Foi há já algum tempo que uma pessoa, algo impertinente, disparou
contra mim, à queima-roupa, a razão da sua não prática religiosa: — Eu não vou à Missa porque está cheia de hipócritas!
Apesar de não ser um argumento propriamente original — na realidade,
nem sequer é um argumento — o tópico deu-me que pensar, sobretudo porque
é esgrimido, com frequência, pelos fervorosos “católicos não
praticantes” que, como é sabido, abundam. São, em geral, fiéis
descomprometidos, ou seja, pessoas batizadas que dispensam a prática religiosa coletiva, com a desculpa de que nem todos os praticantes são cristãos exemplares.
Alguns praticantes são, no sumário entendimento dos que não o são,
pessoas duplas, porque aparentam uma fé que, na realidade, não vivem,
enquanto outros há, como os ditos não praticantes, que mesmo não
cumprindo esses preceitos cultuais, são mais coerentes com a doutrina
cristã. A objeção faz algum sentido, na medida em que a vida cristã não se reduz, com efeito, a uns quantos exercícios piedosos.

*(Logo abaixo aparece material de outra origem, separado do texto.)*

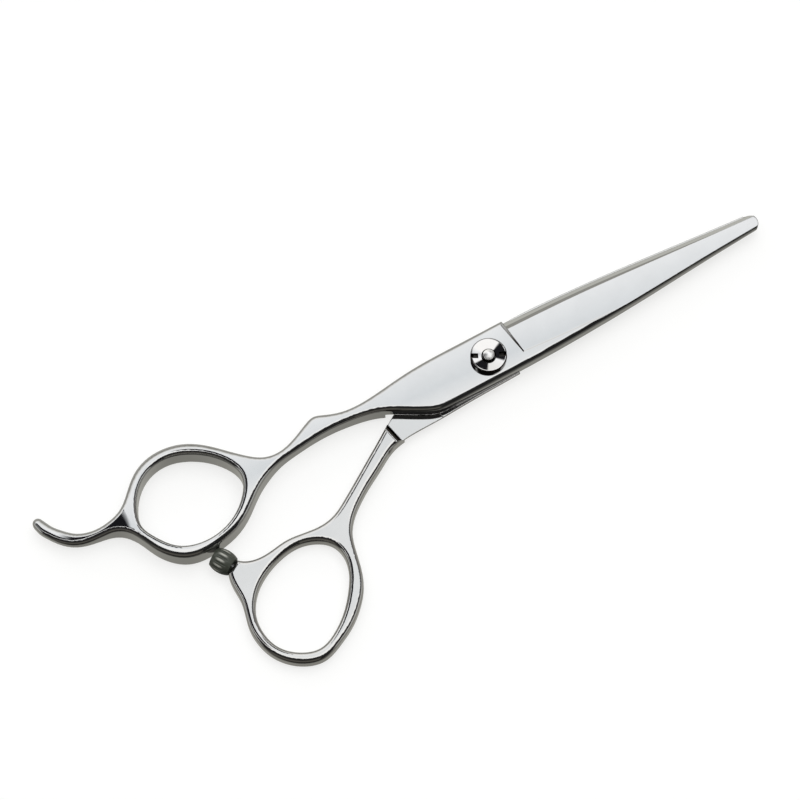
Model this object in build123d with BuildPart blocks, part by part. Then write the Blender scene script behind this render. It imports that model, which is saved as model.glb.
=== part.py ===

Mas o cristianismo é doutrina e vida: é fé em ação, esperança viva e caridade operativa. Portanto, a prática comunitária é essencial à vida cristã e a praxe litúrgica, embora não seja suficiente, é-lhe necessária.
Assim sendo, mesmo que os praticantes não vivam cabalmente todas as
virtudes cristãs, pelo menos não descuram a comunhão eclesial, nem a
prática sacramental e a vida de oração. Deste modo, cumprem uma das mais
importantes exigências do seu compromisso batismal, ao contrário dos
não praticantes, não obstante a sua autoproclamada superioridade moral.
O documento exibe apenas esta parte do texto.